### Set problem
Every record here needs to be written out again exactly.

------

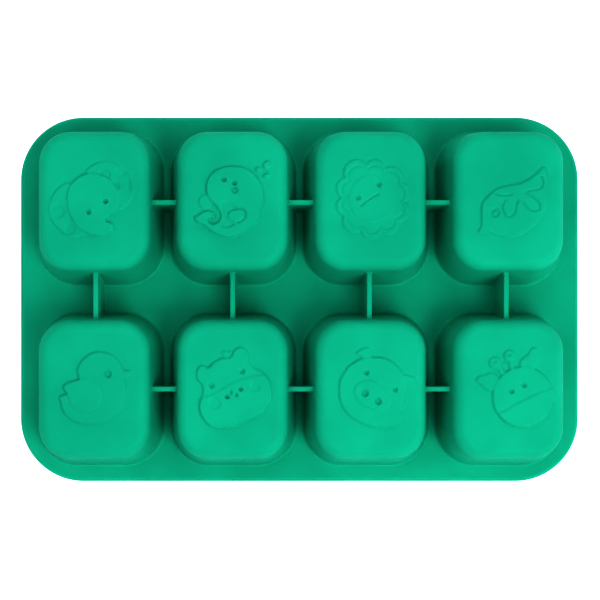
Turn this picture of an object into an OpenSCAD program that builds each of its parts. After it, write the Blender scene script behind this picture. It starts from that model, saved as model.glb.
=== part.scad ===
// Eight-cup silicone soap mould, stood on its pour side with the cup floors up.
// X runs along the tray and Y across it. z = 0 is the surface that it stands on.
// Each cup floor carries a raised animal picture. The inside of the floor repeats
// it as a recess, so the soap comes out with the picture standing proud.

/* [Tray] */
// Overall length, along X
tray_l = 285; // [240:1:360]
// Overall width, along Y
tray_w = 186; // [155:1:240]
// Height from the pour side to the cup floors
tray_h = 28; // [23:0.5:40]
// Radius of the tray's corners in plan
tray_r = 32; // [12:1:38]
// Thickness of the deck sheet between the cups
deck_t = 2; // [1:0.1:3]

/* [Rim] */
// Width of the thick edge round the deck
rim_w = 3; // [2:0.1:5]
// Height of the thick edge
rim_h = 4; // [3.2:0.1:6]
// Rounding of the edge's outer shoulder
rim_round = 2.2; // [0.5:0.1:2.6]

/* [Cups] */
// Tray edge to the end cups, along X
margin_x = 9.9; // [7:0.1:16]
// Tray edge to the cups, along Y
margin_y = 8.5; // [7:0.1:16]
// Gap between neighbours in a row, at the deck
gap_x = 3.6; // [3:0.1:10]
// Gap between the two rows, at the deck
gap_y = 14.3; // [4:0.1:24]
// Radius of a cup's corners in plan, at the deck
cup_r = 20; // [14:0.5:24]
// Draft of the cup walls, in degrees
draft = 13.5; // [2:0.5:15]
// Thickness of the cup walls, measured level
wall_t = 1.6; // [1:0.1:2.4]
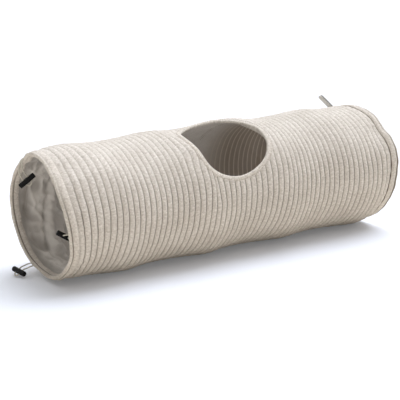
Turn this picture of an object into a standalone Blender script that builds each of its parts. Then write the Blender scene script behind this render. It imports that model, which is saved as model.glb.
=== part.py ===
"""Collapsible cat tunnel: a ribbed cloth tube held open by one long spring of steel wire.

The wire is a single helix with a closed turn at each mouth. It lies in a casing tape between an
outer shell of wide corduroy and a plain lining, and a hem is folded over it at each mouth. A round
peephole opens in the front of the top. Three toggles on elastic loops at the front mouth reach
through three keeper loops on the rear hem and hold the tunnel flat when it is folded away.

+X runs along the tunnel from the front mouth to the rear one, -Y is the side with the peephole and
+Z is up. The origin is on the floor under the middle. Angles round the tunnel are measured from
the top towards -Y. All lengths are in metres.
"""

import math

import bmesh
import bpy
from mathutils import Matrix, Vector

# Overall sizes
TUNNEL_LENGTH = 0.760
TUNNEL_DIAMETER = 0.250
RIM_DRAW_IN = 0.006
FLOOR_CUT = 0.0005

# Cloth
SHELL_CLOTH = 0.0016
WALE_HEIGHT = 0.0022
WALE_COUNT = 60
SHELL_SAG = 0.0045
LINING_CLOTH = 0.0010
LINING_SAG = 0.0014
SAG_POWER = 1.6
PLAIN_ROWS = 26
SHOULDER_ROWS = 3

# Hem at each mouth
HEM_CLOTH = 0.0016
HEM_ROLL = 0.0094
HEM_WIDTH = 0.018
SHOULDER_WIDTH = 0.017
FOLD_STEPS = 5

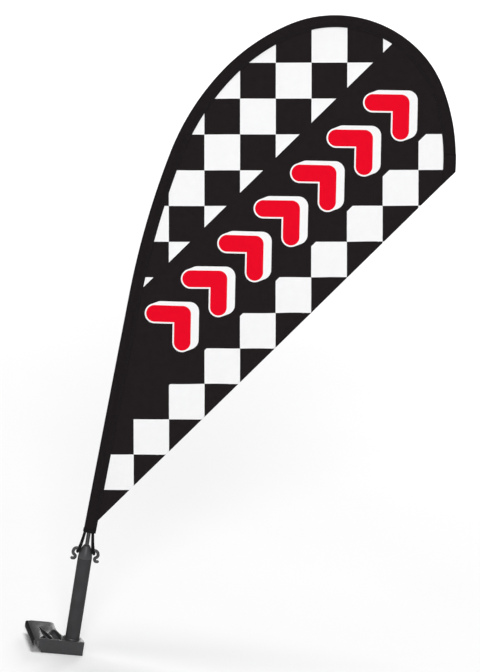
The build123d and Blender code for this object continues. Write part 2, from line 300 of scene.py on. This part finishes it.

------

### Solution for this task
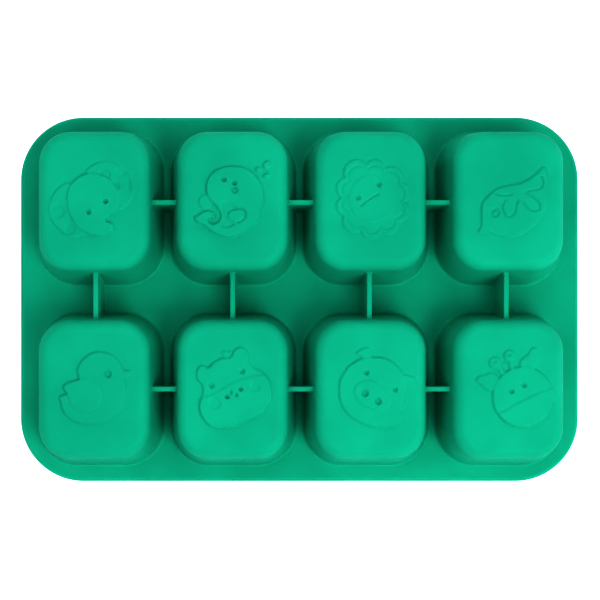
Turn this picture of an object into an OpenSCAD program that builds each of its parts. After it, write the Blender scene script behind this picture. It starts from that model, saved as model.glb.
=== part.scad ===
// Eight-cup silicone soap mould, stood on its pour side with the cup floors up.
// X runs along the tray and Y across it. z = 0 is the surface that it stands on.
// Each cup floor carries a raised animal picture. The inside of the floor repeats
// it as a recess, so the soap comes out with the picture standing proud.

/* [Tray] */
// Overall length, along X
tray_l = 285; // [240:1:360]
// Overall width, along Y
tray_w = 186; // [155:1:240]
// Height from the pour side to the cup floors
tray_h = 28; // [23:0.5:40]
// Radius of the tray's corners in plan
tray_r = 32; // [12:1:38]
// Thickness of the deck sheet between the cups
deck_t = 2; // [1:0.1:3]

/* [Rim] */
// Width of the thick edge round the deck
rim_w = 3; // [2:0.1:5]
// Height of the thick edge
rim_h = 4; // [3.2:0.1:6]
// Rounding of the edge's outer shoulder
rim_round = 2.2; // [0.5:0.1:2.6]

/* [Cups] */
// Tray edge to the end cups, along X
margin_x = 9.9; // [7:0.1:16]
// Tray edge to the cups, along Y
margin_y = 8.5; // [7:0.1:16]
// Gap between neighbours in a row, at the deck
gap_x = 3.6; // [3:0.1:10]
// Gap between the two rows, at the deck
gap_y = 14.3; // [4:0.1:24]
// Radius of a cup's corners in plan, at the deck
cup_r = 20; // [14:0.5:24]
// Draft of the cup walls, in degrees
draft = 13.5; // [2:0.5:15]
// Thickness of the cup walls, measured level
wall_t = 1.6; // [1:0.1:2.4]
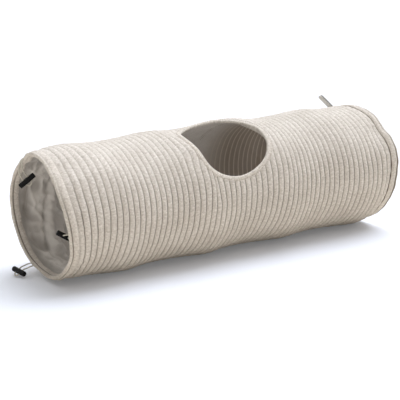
Turn this picture of an object into a standalone Blender script that builds each of its parts. Then write the Blender scene script behind this render. It imports that model, which is saved as model.glb.
=== part.py ===
"""Collapsible cat tunnel: a ribbed cloth tube held open by one long spring of steel wire.

The wire is a single helix with a closed turn at each mouth. It lies in a casing tape between an
outer shell of wide corduroy and a plain lining, and a hem is folded over it at each mouth. A round
peephole opens in the front of the top. Three toggles on elastic loops at the front mouth reach
through three keeper loops on the rear hem and hold the tunnel flat when it is folded away.

+X runs along the tunnel from the front mouth to the rear one, -Y is the side with the peephole and
+Z is up. The origin is on the floor under the middle. Angles round the tunnel are measured from
the top towards -Y. All lengths are in metres.
"""

import math

import bmesh
import bpy
from mathutils import Matrix, Vector

# Overall sizes
TUNNEL_LENGTH = 0.760
TUNNEL_DIAMETER = 0.250
RIM_DRAW_IN = 0.006
FLOOR_CUT = 0.0005

# Cloth
SHELL_CLOTH = 0.0016
WALE_HEIGHT = 0.0022
WALE_COUNT = 60
SHELL_SAG = 0.0045
LINING_CLOTH = 0.0010
LINING_SAG = 0.0014
SAG_POWER = 1.6
PLAIN_ROWS = 26
SHOULDER_ROWS = 3

# Hem at each mouth
HEM_CLOTH = 0.0016
HEM_ROLL = 0.0094
HEM_WIDTH = 0.018
SHOULDER_WIDTH = 0.017
FOLD_STEPS = 5

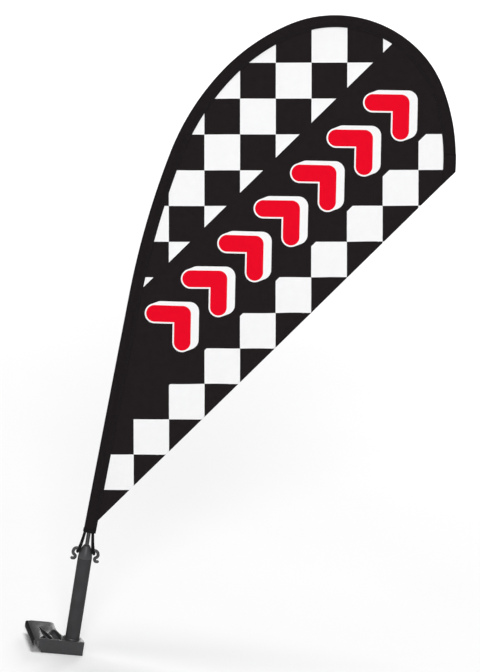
The build123d and Blender code for this object continues. Write part 2, from line 300 of scene.py on. This part finishes it.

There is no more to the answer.